Wie schon in Magdeburg leistete sich die SG einen Fehlstart und geriet mit 1:4 in Rückstand. Diesen konnten die Gäste zunächst noch korrigieren und bis zum 8:8 (17.) auf Augenhöhe mit dem dänischen Meister bleiben, doch danach summierten sich eklatante Wurfschwäche, technische Fehler   und Verunsicherung in der Abwehr. Die routinierten Gastgeber hatten ab der 20. Minute leichtes Spiel mit einer desolaten SG. Zu den überragenden Akteuren gehörte der ehemalige Kieler Kim Andersson. Der Linkshänder, für den vor einigen Wochen wegen einer Schulterverletzung noch das Karriereende befürchtet wurde, spielte wie zu besten Zeiten.

KIF-Torhüter Kasper Hvidt, der 15 Würfe parierte, ging noch milde mit den Verlierern um: „Wir hatten Glück. Ich halte zu Anfang ein paar Würfe, Mattias Andersson berührt einige Bälle, die dann doch ins Tor gehen. Das war der Unterschied.“ Nett gesagt, aber nur ein Teil der Wahrheit. Die Statistik wirft ein Schlaglicht auf Schwächen in allen Bereichen des Flensburger Spiels: 23 Fehlversuche und 13 technische Fehler standen am Ende in der Bilanz, dazu eine 46-Prozent-Quote bei Hvidt gegenüber nur 19 Prozent bei Andersson und Kevin Möller. Die SG-Keeper waren auch zu bedauern. Bei etlichen Kontern waren sie machtlos, auch im Positionsspiel fanden sie nicht immer die Unterstützung ihrer Vorderleute.
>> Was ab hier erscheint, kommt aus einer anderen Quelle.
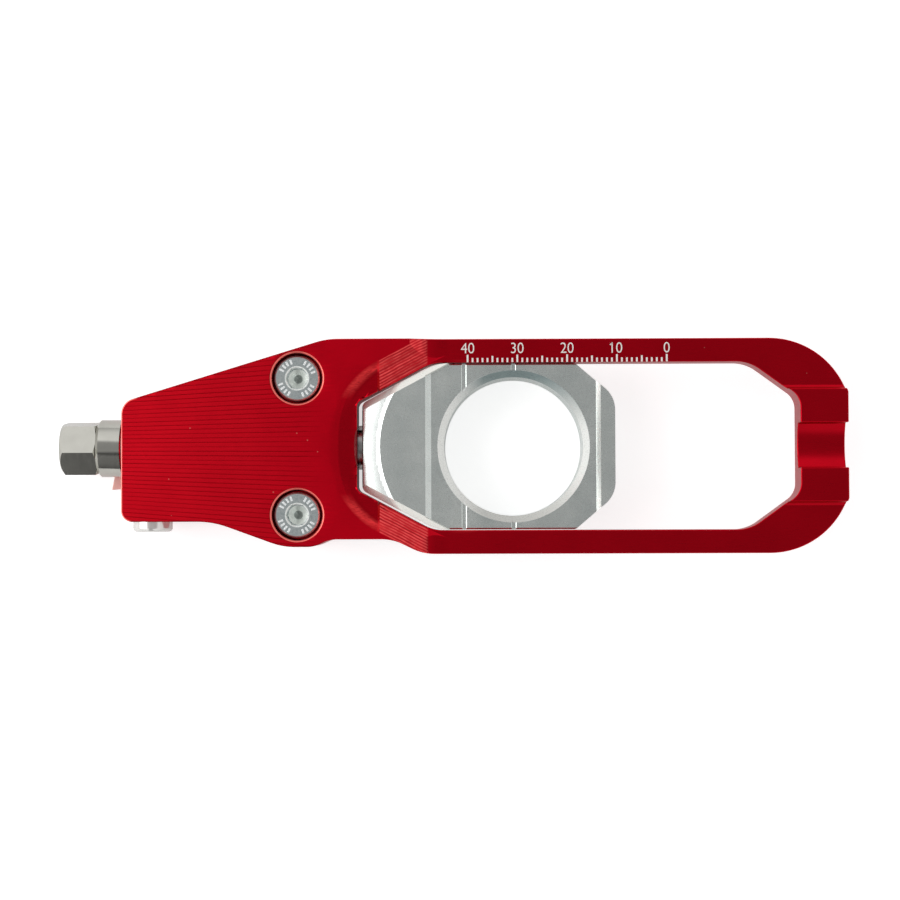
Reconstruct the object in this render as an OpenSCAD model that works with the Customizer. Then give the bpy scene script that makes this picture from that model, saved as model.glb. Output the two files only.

Besonders kümmerlich war die Ausbeute der Gäste aus dem Rückraum. Holger Glandorf traf zwei Mal bei neun Versuchen, auch Drasko Nenadic, Lars Kaufmann und Thomas Mogensen glückte wenig. Spielmacher Jim Gottfridsson wird derzeit geschont und auch im Heimspiel am Mittwoch gegen Aufsteiger Erlangen nicht zum Einsatz kommen. „Jim spürt noch Irritationen im Fuß. Wir müssen abklären lassen, ob das noch mit der alten Verletzung zusammenhängt“, erläuterte Schmäschke.

 

SG-Kapitän Tobias Karlsson resümierte „einen Tag, an dem alles schief ging“. Eine Erklärung hatte der Schwede unmittelbar nach dem Spiel nicht. „Wenn ich das jetzt schon wüsste, wären wir gar nicht dahin gekommen.  Wir haben falsche Entscheidungen getroffen, technische Fehler ohne Ende gemacht und hinten kaum Bälle gehalten. Wir müssen das jetzt analysieren, versuchen, eine Erklärung zu finden, und dann das trainieren, was wir gefunden haben“, sagte Karlsson. Viel Zeit haben die Flensburger nicht. Bis Weihnachten geht es fast ununterbrochen im Drei-Tages-Rhythmus weiter.